**STORED DATA:**
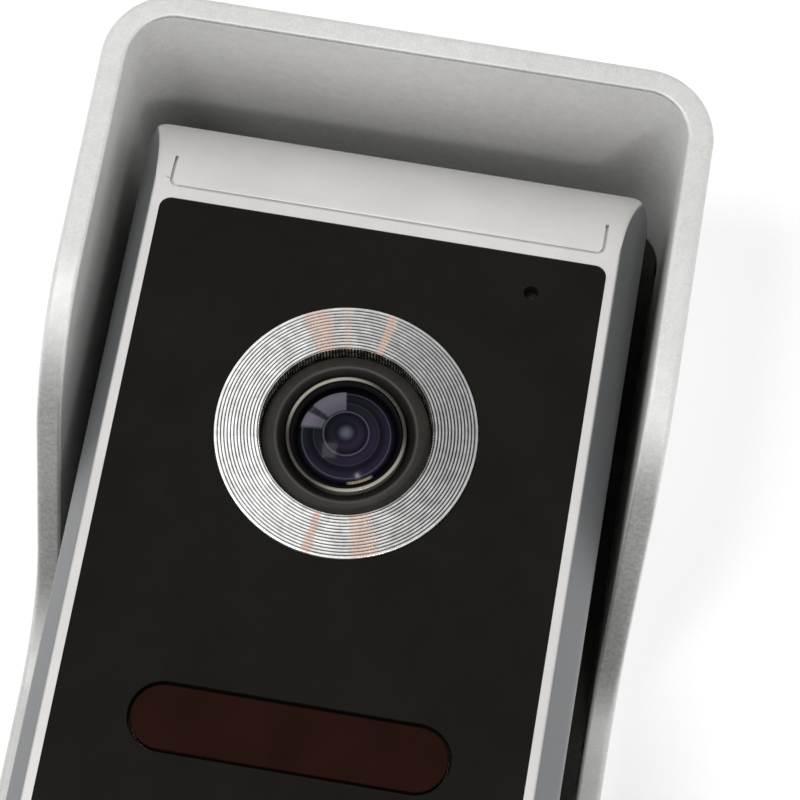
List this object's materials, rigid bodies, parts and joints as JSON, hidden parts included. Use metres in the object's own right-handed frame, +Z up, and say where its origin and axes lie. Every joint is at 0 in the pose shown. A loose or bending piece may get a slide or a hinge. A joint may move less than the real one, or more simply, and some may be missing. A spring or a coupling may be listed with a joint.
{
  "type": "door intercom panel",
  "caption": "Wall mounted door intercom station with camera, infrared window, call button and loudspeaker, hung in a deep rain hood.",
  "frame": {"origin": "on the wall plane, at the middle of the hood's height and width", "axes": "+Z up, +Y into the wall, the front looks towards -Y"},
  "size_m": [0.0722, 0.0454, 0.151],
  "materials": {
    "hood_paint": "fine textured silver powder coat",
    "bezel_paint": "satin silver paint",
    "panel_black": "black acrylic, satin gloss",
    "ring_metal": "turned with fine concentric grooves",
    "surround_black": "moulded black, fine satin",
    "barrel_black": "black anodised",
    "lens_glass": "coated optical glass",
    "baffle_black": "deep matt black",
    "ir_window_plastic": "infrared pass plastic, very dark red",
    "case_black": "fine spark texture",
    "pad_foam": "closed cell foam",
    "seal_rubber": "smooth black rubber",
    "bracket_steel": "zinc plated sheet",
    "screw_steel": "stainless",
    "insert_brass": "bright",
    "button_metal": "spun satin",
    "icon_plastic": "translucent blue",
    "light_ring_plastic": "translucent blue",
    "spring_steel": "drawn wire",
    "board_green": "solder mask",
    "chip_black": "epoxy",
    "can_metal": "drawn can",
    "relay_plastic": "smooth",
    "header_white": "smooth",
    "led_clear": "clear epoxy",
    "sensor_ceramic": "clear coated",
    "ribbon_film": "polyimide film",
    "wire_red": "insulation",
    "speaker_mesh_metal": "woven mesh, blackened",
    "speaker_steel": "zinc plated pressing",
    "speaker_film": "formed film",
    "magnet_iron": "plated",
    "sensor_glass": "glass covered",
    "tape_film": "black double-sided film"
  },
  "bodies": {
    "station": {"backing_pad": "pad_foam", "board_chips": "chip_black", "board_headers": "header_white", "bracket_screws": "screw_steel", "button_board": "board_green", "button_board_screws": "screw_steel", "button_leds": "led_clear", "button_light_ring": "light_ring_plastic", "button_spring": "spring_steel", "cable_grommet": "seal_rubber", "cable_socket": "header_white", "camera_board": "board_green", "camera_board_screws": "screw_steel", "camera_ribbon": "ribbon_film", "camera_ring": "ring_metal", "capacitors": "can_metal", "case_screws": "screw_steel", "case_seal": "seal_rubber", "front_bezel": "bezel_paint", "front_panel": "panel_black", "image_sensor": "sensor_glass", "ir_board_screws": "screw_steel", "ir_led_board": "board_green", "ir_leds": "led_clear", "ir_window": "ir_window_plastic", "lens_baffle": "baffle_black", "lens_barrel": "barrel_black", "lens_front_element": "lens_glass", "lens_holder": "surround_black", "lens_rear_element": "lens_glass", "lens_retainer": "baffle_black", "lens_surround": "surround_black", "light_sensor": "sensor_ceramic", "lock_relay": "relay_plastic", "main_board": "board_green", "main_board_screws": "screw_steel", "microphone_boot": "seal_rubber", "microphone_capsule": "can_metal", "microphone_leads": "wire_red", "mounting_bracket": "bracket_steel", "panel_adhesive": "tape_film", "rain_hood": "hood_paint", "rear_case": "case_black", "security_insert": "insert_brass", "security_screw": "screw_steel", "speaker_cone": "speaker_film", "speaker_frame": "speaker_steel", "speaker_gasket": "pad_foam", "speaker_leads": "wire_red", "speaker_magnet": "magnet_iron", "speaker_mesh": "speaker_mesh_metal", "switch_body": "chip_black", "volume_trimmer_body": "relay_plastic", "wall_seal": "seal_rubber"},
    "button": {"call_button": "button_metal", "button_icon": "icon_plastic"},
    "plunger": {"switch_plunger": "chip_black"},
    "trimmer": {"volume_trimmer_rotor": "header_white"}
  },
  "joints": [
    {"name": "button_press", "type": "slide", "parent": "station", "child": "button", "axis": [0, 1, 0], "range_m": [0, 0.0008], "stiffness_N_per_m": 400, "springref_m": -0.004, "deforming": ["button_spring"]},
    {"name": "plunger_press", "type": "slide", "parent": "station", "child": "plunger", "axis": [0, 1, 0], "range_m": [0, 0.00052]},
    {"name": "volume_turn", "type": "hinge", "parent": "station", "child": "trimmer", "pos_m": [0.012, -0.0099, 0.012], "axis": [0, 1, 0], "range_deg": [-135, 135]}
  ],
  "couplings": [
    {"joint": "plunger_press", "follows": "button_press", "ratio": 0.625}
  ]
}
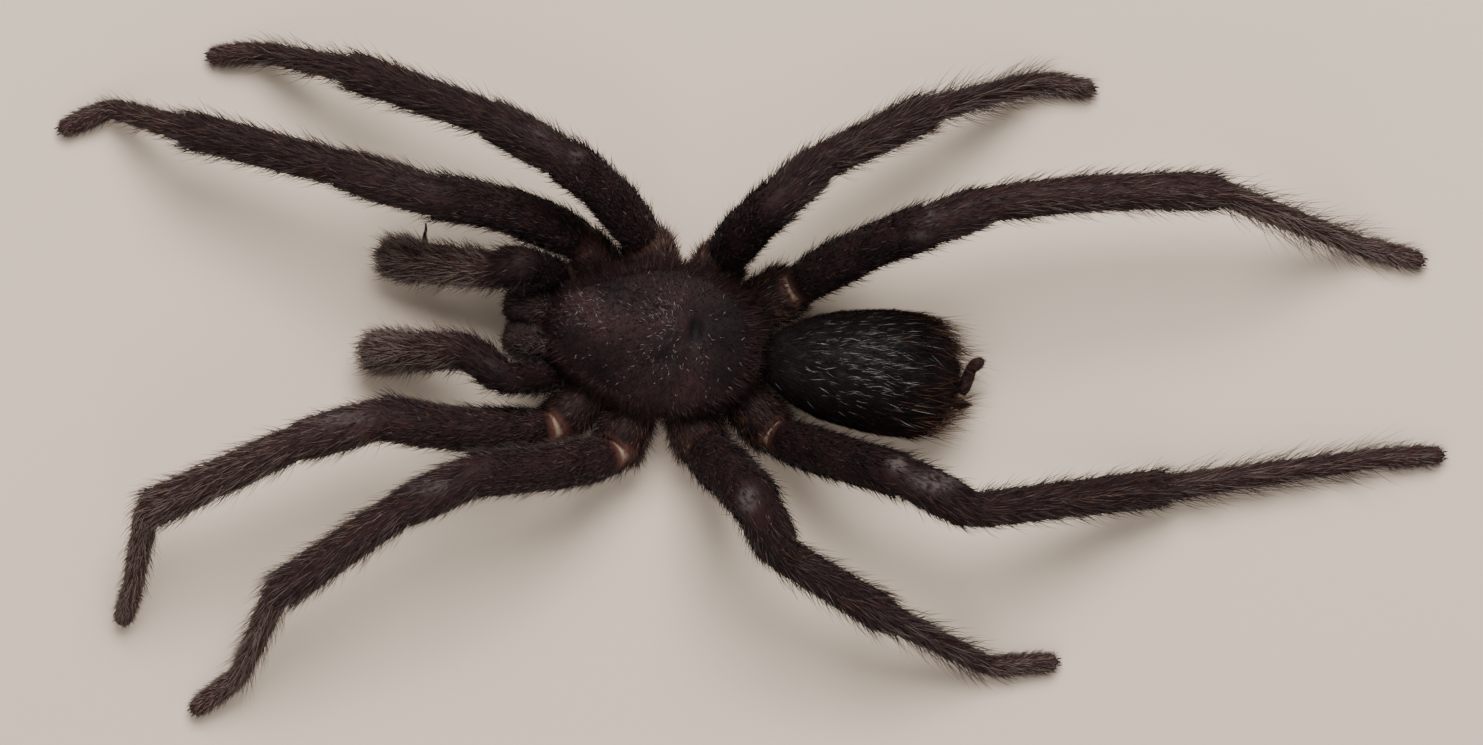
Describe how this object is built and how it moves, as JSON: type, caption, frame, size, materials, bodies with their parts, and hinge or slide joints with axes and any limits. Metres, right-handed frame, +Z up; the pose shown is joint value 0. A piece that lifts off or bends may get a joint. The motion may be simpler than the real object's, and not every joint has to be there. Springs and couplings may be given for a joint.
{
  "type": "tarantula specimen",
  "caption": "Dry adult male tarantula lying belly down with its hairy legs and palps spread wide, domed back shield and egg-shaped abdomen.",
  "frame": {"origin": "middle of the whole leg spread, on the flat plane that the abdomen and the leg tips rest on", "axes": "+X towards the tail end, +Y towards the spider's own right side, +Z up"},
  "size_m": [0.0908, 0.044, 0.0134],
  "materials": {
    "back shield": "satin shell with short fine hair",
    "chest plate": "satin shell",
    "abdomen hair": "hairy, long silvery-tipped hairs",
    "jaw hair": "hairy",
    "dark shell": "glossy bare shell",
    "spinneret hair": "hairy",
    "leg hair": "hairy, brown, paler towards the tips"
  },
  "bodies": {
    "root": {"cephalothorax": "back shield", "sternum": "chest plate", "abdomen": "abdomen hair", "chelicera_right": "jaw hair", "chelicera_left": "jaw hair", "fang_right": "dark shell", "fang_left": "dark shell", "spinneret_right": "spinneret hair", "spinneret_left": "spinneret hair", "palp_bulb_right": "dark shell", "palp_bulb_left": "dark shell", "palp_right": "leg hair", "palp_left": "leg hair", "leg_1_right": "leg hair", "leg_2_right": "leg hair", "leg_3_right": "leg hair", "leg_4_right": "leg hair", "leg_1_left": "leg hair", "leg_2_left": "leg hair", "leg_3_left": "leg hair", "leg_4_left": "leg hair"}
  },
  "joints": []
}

**PROBLEM TO SOLVE:** Return the listing above word for word.

**RESPONSE TO THE EXERCISE:**
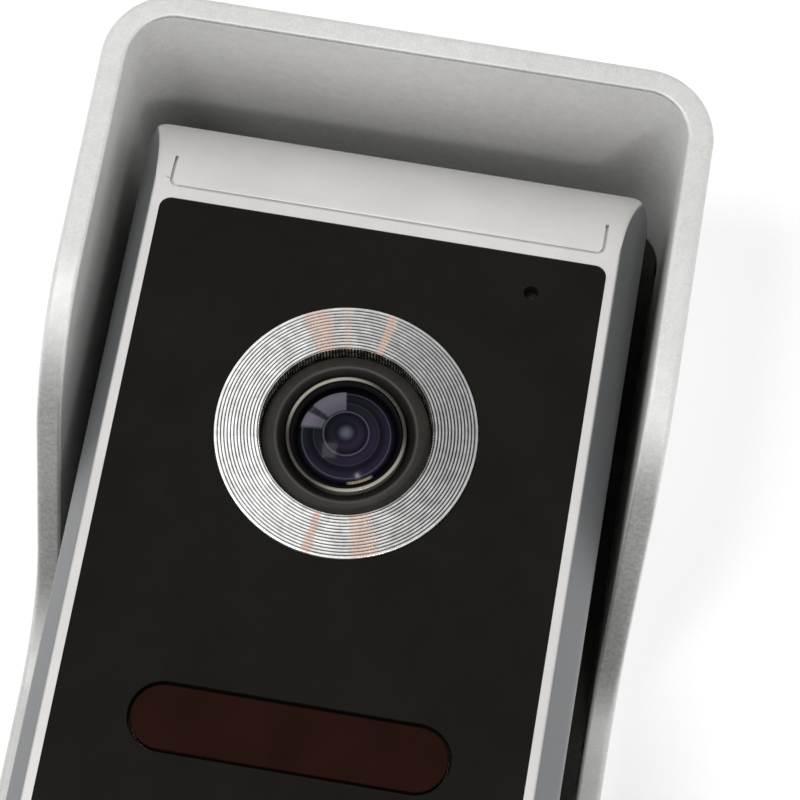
List this object's materials, rigid bodies, parts and joints as JSON, hidden parts included. Use metres in the object's own right-handed frame, +Z up, and say where its origin and axes lie. Every joint is at 0 in the pose shown. A loose or bending piece may get a slide or a hinge. A joint may move less than the real one, or more simply, and some may be missing. A spring or a coupling may be listed with a joint.
{
  "type": "door intercom panel",
  "caption": "Wall mounted door intercom station with camera, infrared window, call button and loudspeaker, hung in a deep rain hood.",
  "frame": {"origin": "on the wall plane, at the middle of the hood's height and width", "axes": "+Z up, +Y into the wall, the front looks towards -Y"},
  "size_m": [0.0722, 0.0454, 0.151],
  "materials": {
    "hood_paint": "fine textured silver powder coat",
    "bezel_paint": "satin silver paint",
    "panel_black": "black acrylic, satin gloss",
    "ring_metal": "turned with fine concentric grooves",
    "surround_black": "moulded black, fine satin",
    "barrel_black": "black anodised",
    "lens_glass": "coated optical glass",
    "baffle_black": "deep matt black",
    "ir_window_plastic": "infrared pass plastic, very dark red",
    "case_black": "fine spark texture",
    "pad_foam": "closed cell foam",
    "seal_rubber": "smooth black rubber",
    "bracket_steel": "zinc plated sheet",
    "screw_steel": "stainless",
    "insert_brass": "bright",
    "button_metal": "spun satin",
    "icon_plastic": "translucent blue",
    "light_ring_plastic": "translucent blue",
    "spring_steel": "drawn wire",
    "board_green": "solder mask",
    "chip_black": "epoxy",
    "can_metal": "drawn can",
    "relay_plastic": "smooth",
    "header_white": "smooth",
    "led_clear": "clear epoxy",
    "sensor_ceramic": "clear coated",
    "ribbon_film": "polyimide film",
    "wire_red": "insulation",
    "speaker_mesh_metal": "woven mesh, blackened",
    "speaker_steel": "zinc plated pressing",
    "speaker_film": "formed film",
    "magnet_iron": "plated",
    "sensor_glass": "glass covered",
    "tape_film": "black double-sided film"
  },
  "bodies": {
    "station": {"backing_pad": "pad_foam", "board_chips": "chip_black", "board_headers": "header_white", "bracket_screws": "screw_steel", "button_board": "board_green", "button_board_screws": "screw_steel", "button_leds": "led_clear", "button_light_ring": "light_ring_plastic", "button_spring": "spring_steel", "cable_grommet": "seal_rubber", "cable_socket": "header_white", "camera_board": "board_green", "camera_board_screws": "screw_steel", "camera_ribbon": "ribbon_film", "camera_ring": "ring_metal", "capacitors": "can_metal", "case_screws": "screw_steel", "case_seal": "seal_rubber", "front_bezel": "bezel_paint", "front_panel": "panel_black", "image_sensor": "sensor_glass", "ir_board_screws": "screw_steel", "ir_led_board": "board_green", "ir_leds": "led_clear", "ir_window": "ir_window_plastic", "lens_baffle": "baffle_black", "lens_barrel": "barrel_black", "lens_front_element": "lens_glass", "lens_holder": "surround_black", "lens_rear_element": "lens_glass", "lens_retainer": "baffle_black", "lens_surround": "surround_black", "light_sensor": "sensor_ceramic", "lock_relay": "relay_plastic", "main_board": "board_green", "main_board_screws": "screw_steel", "microphone_boot": "seal_rubber", "microphone_capsule": "can_metal", "microphone_leads": "wire_red", "mounting_bracket": "bracket_steel", "panel_adhesive": "tape_film", "rain_hood": "hood_paint", "rear_case": "case_black", "security_insert": "insert_brass", "security_screw": "screw_steel", "speaker_cone": "speaker_film", "speaker_frame": "speaker_steel", "speaker_gasket": "pad_foam", "speaker_leads": "wire_red", "speaker_magnet": "magnet_iron", "speaker_mesh": "speaker_mesh_metal", "switch_body": "chip_black", "volume_trimmer_body": "relay_plastic", "wall_seal": "seal_rubber"},
    "button": {"call_button": "button_metal", "button_icon": "icon_plastic"},
    "plunger": {"switch_plunger": "chip_black"},
    "trimmer": {"volume_trimmer_rotor": "header_white"}
  },
  "joints": [
    {"name": "button_press", "type": "slide", "parent": "station", "child": "button", "axis": [0, 1, 0], "range_m": [0, 0.0008], "stiffness_N_per_m": 400, "springref_m": -0.004, "deforming": ["button_spring"]},
    {"name": "plunger_press", "type": "slide", "parent": "station", "child": "plunger", "axis": [0, 1, 0], "range_m": [0, 0.00052]},
    {"name": "volume_turn", "type": "hinge", "parent": "station", "child": "trimmer", "pos_m": [0.012, -0.0099, 0.012], "axis": [0, 1, 0], "range_deg": [-135, 135]}
  ],
  "couplings": [
    {"joint": "plunger_press", "follows": "button_press", "ratio": 0.625}
  ]
}
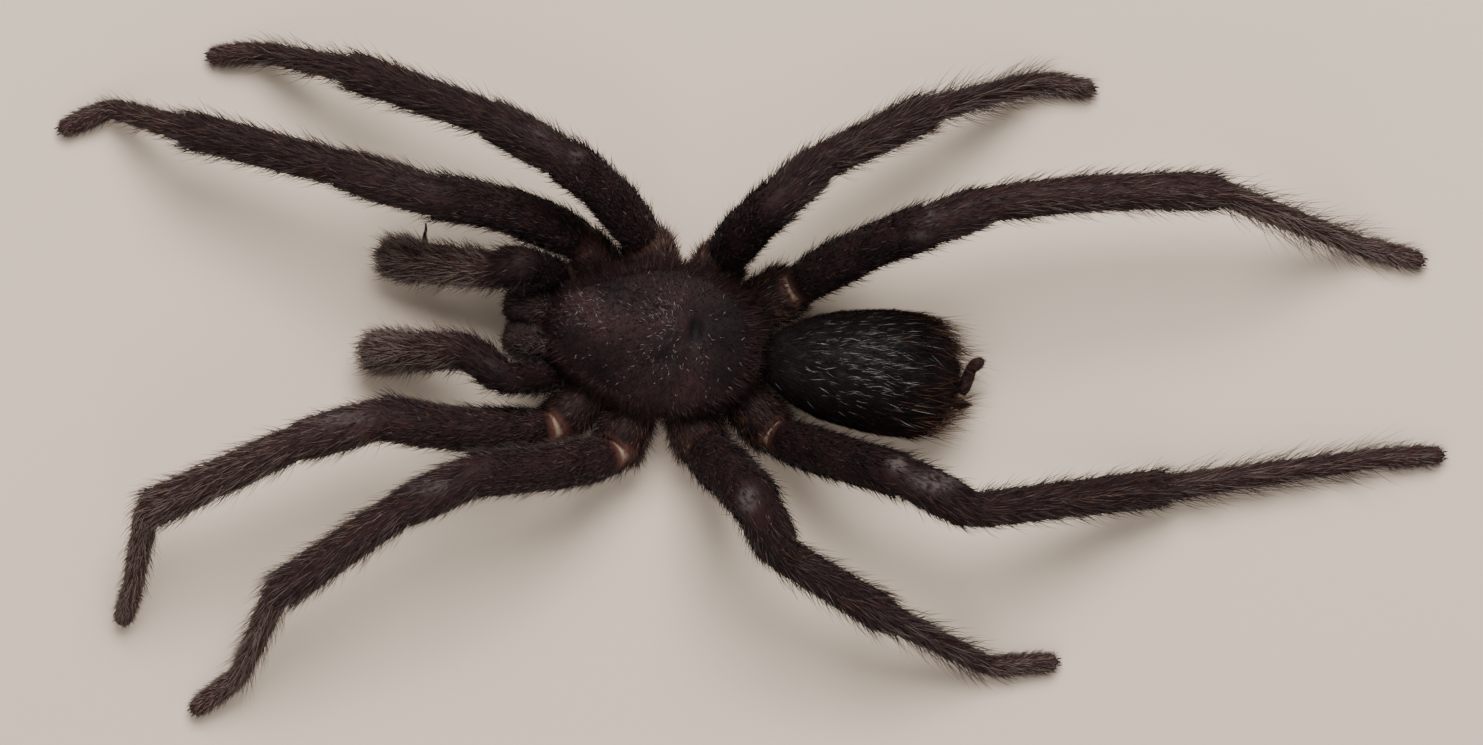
Describe how this object is built and how it moves, as JSON: type, caption, frame, size, materials, bodies with their parts, and hinge or slide joints with axes and any limits. Metres, right-handed frame, +Z up; the pose shown is joint value 0. A piece that lifts off or bends may get a joint. The motion may be simpler than the real object's, and not every joint has to be there. Springs and couplings may be given for a joint.
{
  "type": "tarantula specimen",
  "caption": "Dry adult male tarantula lying belly down with its hairy legs and palps spread wide, domed back shield and egg-shaped abdomen.",
  "frame": {"origin": "middle of the whole leg spread, on the flat plane that the abdomen and the leg tips rest on", "axes": "+X towards the tail end, +Y towards the spider's own right side, +Z up"},
  "size_m": [0.0908, 0.044, 0.0134],
  "materials": {
    "back shield": "satin shell with short fine hair",
    "chest plate": "satin shell",
    "abdomen hair": "hairy, long silvery-tipped hairs",
    "jaw hair": "hairy",
    "dark shell": "glossy bare shell",
    "spinneret hair": "hairy",
    "leg hair": "hairy, brown, paler towards the tips"
  },
  "bodies": {
    "root": {"cephalothorax": "back shield", "sternum": "chest plate", "abdomen": "abdomen hair", "chelicera_right": "jaw hair", "chelicera_left": "jaw hair", "fang_right": "dark shell", "fang_left": "dark shell", "spinneret_right": "spinneret hair", "spinneret_left": "spinneret hair", "palp_bulb_right": "dark shell", "palp_bulb_left": "dark shell", "palp_right": "leg hair", "palp_left": "leg hair", "leg_1_right": "leg hair", "leg_2_right": "leg hair", "leg_3_right": "leg hair", "leg_4_right": "leg hair", "leg_1_left": "leg hair", "leg_2_left": "leg hair", "leg_3_left": "leg hair", "leg_4_left": "leg hair"}
  },
  "joints": []
}